------ SOURCE EXCERPT ------
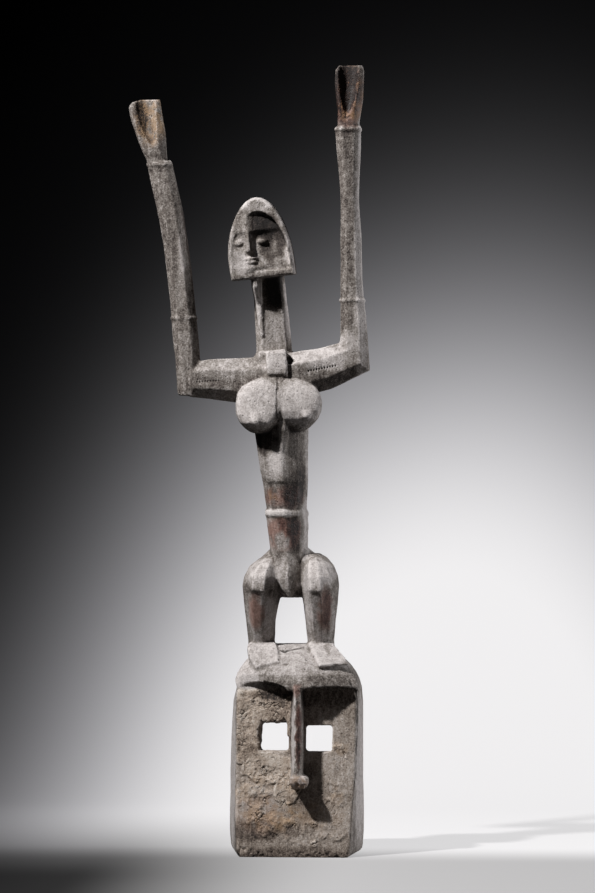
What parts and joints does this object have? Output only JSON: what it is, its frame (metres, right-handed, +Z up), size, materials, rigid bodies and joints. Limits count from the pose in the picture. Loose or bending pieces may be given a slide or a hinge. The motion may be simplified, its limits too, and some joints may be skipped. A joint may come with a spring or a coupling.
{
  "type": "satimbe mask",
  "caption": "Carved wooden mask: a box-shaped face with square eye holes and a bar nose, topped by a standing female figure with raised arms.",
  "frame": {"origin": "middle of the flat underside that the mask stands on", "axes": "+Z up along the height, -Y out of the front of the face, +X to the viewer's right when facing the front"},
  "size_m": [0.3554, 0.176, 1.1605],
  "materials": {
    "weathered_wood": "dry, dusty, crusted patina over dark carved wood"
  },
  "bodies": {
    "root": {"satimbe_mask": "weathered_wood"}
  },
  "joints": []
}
------
TASK TO COMPLETE: Determine how many lines of the listing above include the word "right", and report that number only.

THE COMPLETED TASK: 2